With the size of the current L, we'd almost need to use the circumcircle in order to fit it all in, and that wouldn't look good.
22:12
Do I have any fluent speakers who can help my poor translators out? Not sure of specific dialect or if it matters h… https://twitter.com/i/web/status/887072119414239232
BTW, @Hamlet, it might be relephant to your interests to know that authors like Ian Fleming and Michael Dobbs changed the continuity of later books in their series to match changes made by TV and film adaptations of earlier books. Just another bit of intentional weirdness.
(The House of Cards novels/show had a particularly interesting interaction, as each sequel novel was written as a sequel to the show adaptation of the previous novel rather a sequel to the previous novel itself.)
@Randal'Thor @Shokhet I posted a link to where I found the image in the meta post about the twitter avatar.
@Hamlet I'm not great with image editing. I'll let Rand or someone with more experience take care of it :)
@Shokhet literally just screenshot it.
@Hamlet Yeah, I've been looking through that manuscript, but haven't managed to find anything with a small enough L compared to the entire image.
@Randal'Thor you can crop it in twitter.
22:24
@Hamlet That only works if the L is small enough within its square. Otherwise we get a situation where either the L outgrows the circle or parts of the circle are outside the square.
@Randal'Thor Have you seen the choices here? google.com/search?q=fancy+letter+l
(can't say whether there are any there in the public domain, tho)
@Shokhet The Google image search I'm currently scrolling through is "illuminated manuscript letters public domain" :-)
@Randal'Thor Okay, you win :)
There's some stuff on Pinterest, but I'm not sure how to tell whether any of it is in the public domain.

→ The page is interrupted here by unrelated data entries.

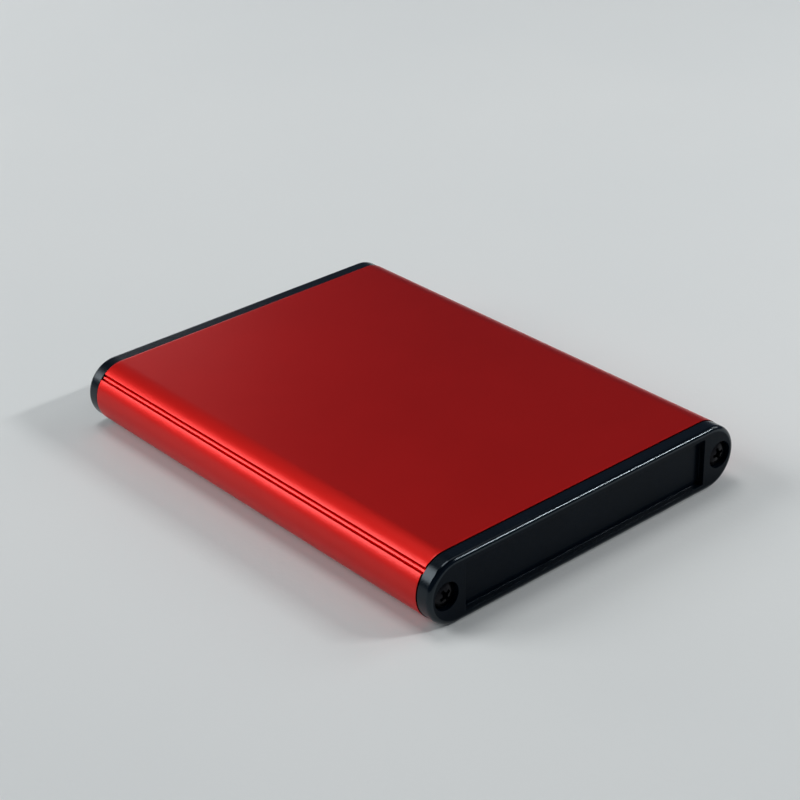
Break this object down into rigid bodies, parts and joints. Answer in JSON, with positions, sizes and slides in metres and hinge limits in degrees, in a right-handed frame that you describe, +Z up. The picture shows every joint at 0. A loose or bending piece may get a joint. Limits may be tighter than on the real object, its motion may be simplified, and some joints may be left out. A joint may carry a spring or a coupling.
{
  "type": "extruded aluminium enclosure",
  "caption": "Flat extruded aluminium enclosure with rounded sides and pinstripe grooves, closed by moulded end caps with recessed faces and counterbored pan-head screws.",
  "frame": {"origin": "under the middle of the case, on the surface that it rests on", "axes": "+Z up, +Y along the extrusion with the front cap at -Y, +X across the width"},
  "size_m": [0.085, 0.1122, 0.0145],
  "materials": {
    "anodised_tube": "red satin anodised",
    "moulded_cap": "black, fine matte texture",
    "black_screw": "black oxide"
  },
  "bodies": {
    "root": {"extruded_tube": "anodised_tube", "front_cap": "moulded_cap", "rear_cap": "moulded_cap", "front_screw_left": "black_screw", "front_screw_right": "black_screw", "rear_screw_left": "black_screw", "rear_screw_right": "black_screw"}
  },
  "joints": []
}
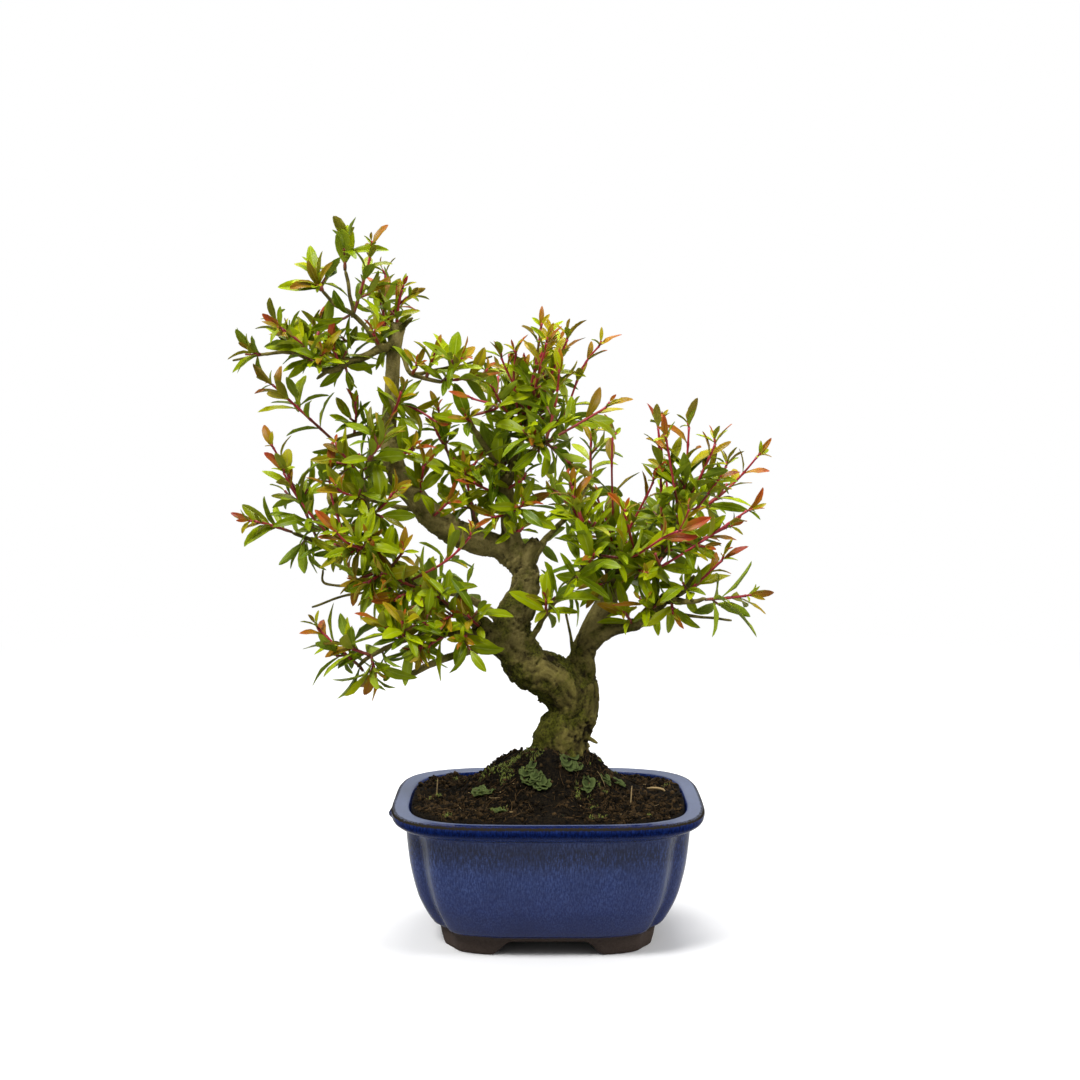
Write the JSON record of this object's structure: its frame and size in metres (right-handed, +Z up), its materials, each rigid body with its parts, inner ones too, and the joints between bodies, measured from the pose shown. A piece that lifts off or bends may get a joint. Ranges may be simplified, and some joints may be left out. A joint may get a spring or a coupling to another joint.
{
  "type": "pomegranate bonsai in a pot",
  "caption": "Pomegranate grown as a bonsai: a short thick trunk with a twisting leader, a second stem and small glossy leaves, in mounded soil in a footed blue glazed pot.",
  "frame": {"origin": "under the middle of the whole object's box, on the surface that it stands on; the pot's middle is 23 mm towards +X and 2 mm towards -Y of it", "axes": "+Z up, -Y towards the front of the tree, +X to the right of someone who faces that front; the tree's leader leans towards -X"},
  "size_m": [0.2734, 0.1333, 0.3621],
  "materials": {
    "glaze": "gloss",
    "drain_plastic": "matte",
    "peat": "matte",
    "bark": "matte",
    "liverwort": "satin",
    "leaf": "satin"
  },
  "bodies": {
    "root": {"pot": "glaze", "drain_mesh_left": "drain_plastic", "drain_mesh_right": "drain_plastic", "soil": "peat", "trunk": "bark", "liverwort_1": "liverwort", "liverwort_2": "liverwort", "spray_right_1": "leaf", "spray_right_2": "leaf", "spray_right_3": "leaf", "spray_right_4": "leaf", "spray_right_5": "leaf", "spray_right_6": "leaf", "spray_right_7": "leaf", "spray_right_8": "leaf", "spray_right_9": "leaf", "spray_right_10": "leaf", "spray_right_11": "leaf", "spray_right_12": "leaf", "spray_right_13": "leaf", "spray_right_14": "leaf", "spray_centre_1": "leaf", "spray_centre_2": "leaf", "spray_centre_3": "leaf", "spray_centre_4": "leaf", "spray_centre_5": "leaf", "spray_centre_6": "leaf", "spray_centre_7": "leaf", "spray_centre_8": "leaf", "spray_centre_9": "leaf", "spray_centre_10": "leaf", "spray_centre_11": "leaf", "spray_centre_12": "leaf", "spray_centre_13": "leaf", "spray_left_1": "leaf", "spray_left_2": "leaf", "spray_left_3": "leaf", "spray_left_4": "leaf", "spray_left_5": "leaf", "spray_left_6": "leaf", "spray_left_7": "leaf", "spray_left_8": "leaf", "spray_left_9": "leaf", "spray_left_10": "leaf", "spray_left_11": "leaf", "spray_left_12": "leaf", "spray_left_13": "leaf", "spray_left_14": "leaf", "spray_left_15": "leaf", "spray_left_16": "leaf", "spray_left_17": "leaf", "spray_crown_1": "leaf", "spray_crown_2": "leaf", "spray_crown_3": "leaf", "spray_crown_4": "leaf", "spray_crown_5": "leaf", "spray_crown_6": "leaf", "spray_crown_7": "leaf", "spray_crown_8": "leaf", "spray_crown_9": "leaf"}
  },
  "joints": []
}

@Randal'Thor d'you think that one will work well in a circle?
22:28
Nah, it's not a good choice. But isn't it beautiful?
Oh, certainly :)
I wonder if we can't make it fit by including a bit of the facing page. That is the left page, right?
Something like this with a fancy L on top could maybe work.
Sweeeet. I've somehow convinced Google Images to give me an entire page full of illuminated letters L.
Nice!
22:46
@Randal'Thor Also possibly too tall.
Mmm, yeah, we'd need to extend the canvas for that one.